Our project with MSU continued with an article on nonequilibrium supercurrent and especially the effect of the supercurrent on the nonequilibrium state of the system. In this work, we also studied in detail the effect of a magnetic field on the SNS supercurrent in a previously unexplored regime.

We have generalized our earlier work on supercurrent transistors to the case of an all-superconducting SIS’IS system. Here S and S’ mark two different superconductors and I is an insulating layer between them.

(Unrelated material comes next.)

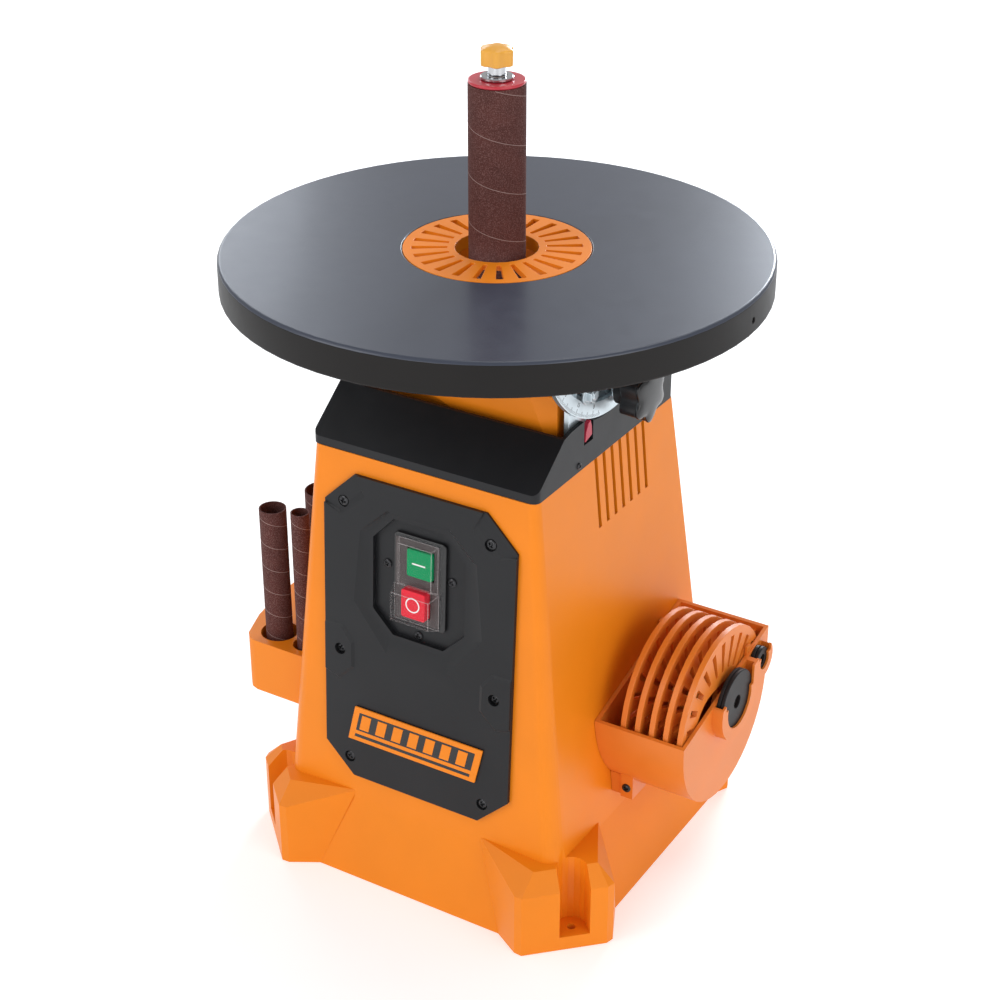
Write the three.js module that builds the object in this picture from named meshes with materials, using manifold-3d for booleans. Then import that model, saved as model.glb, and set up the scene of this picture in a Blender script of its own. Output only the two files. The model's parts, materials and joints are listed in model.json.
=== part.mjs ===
// Oscillating spindle sander: a bench machine with a round tilting table.
// Millimetres. +X right, -Y front (operator side), +Z up; the origin is on the bench
// under the spindle axis.
import * as THREE from 'three';
import { ConvexGeometry } from 'three/addons/geometries/ConvexGeometry.js';
import { mergeVertices } from 'three/addons/utils/BufferGeometryUtils.js';
import Module from 'manifold-3d';

const wasm = await Module();
wasm.setup();

// ---------------------------------------------------------------- driving dimensions
const GAP = 0.3;                 // air between pieces that touch on the real machine
const WALL = 3;                  // moulded shell wall

const BODY_TOP = 333;            // tapered body shell
const BODY_HALF_TOP = 87.75;
const SIDE_TAPER = 0.10;
const FRONT_FOOT = -114.6;       // where the front wall's plane meets the bench
const REAR_FOOT = 128.8;
const FRONT_TAPER = 0.055;
const REAR_TAPER = 0.104;
const LEAN = Math.atan(FRONT_TAPER);
const FLARE_TOP = 58;

const TABLE_R = 185;
const TABLE_TOP = 460;
const TABLE_PLATE = 6.5;
const SKIRT_DEPTH = 23.5;
const SKIRT_WALL = 5;
const INSERT_R = 63;
const INSERT_HOLE = 27.9;
const INSERT_THICK = 4;
const PIVOT_Z = 459.5;           // tilt axis, level with the table surface

const DRUM_R = 19;
const SLEEVE_TOP = 571.8;
const SLEEVE_LENGTH = 140;
const SHAFT_R = 8;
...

One interesting aspect of this work, not yet found experimentally, is the nonequilibrium-induced hysteretic superconductor-normal metal transition.

When discussing nonequilibrium or thermal effects in nanostructures, a very relevant topic is the characteristics of energy relaxation. At low temperatures the electrons and phonons are effectively decoupled and additional relaxation mechanisms become important. It was found that especially relevant is the coupling between the electrons and the surrounding electromagnetic modes. We showed how the heat current between the two systems can be calculated directly from the microscopic Hamiltonian and showed how this relaxation mechanism works in a nonequilibrium system.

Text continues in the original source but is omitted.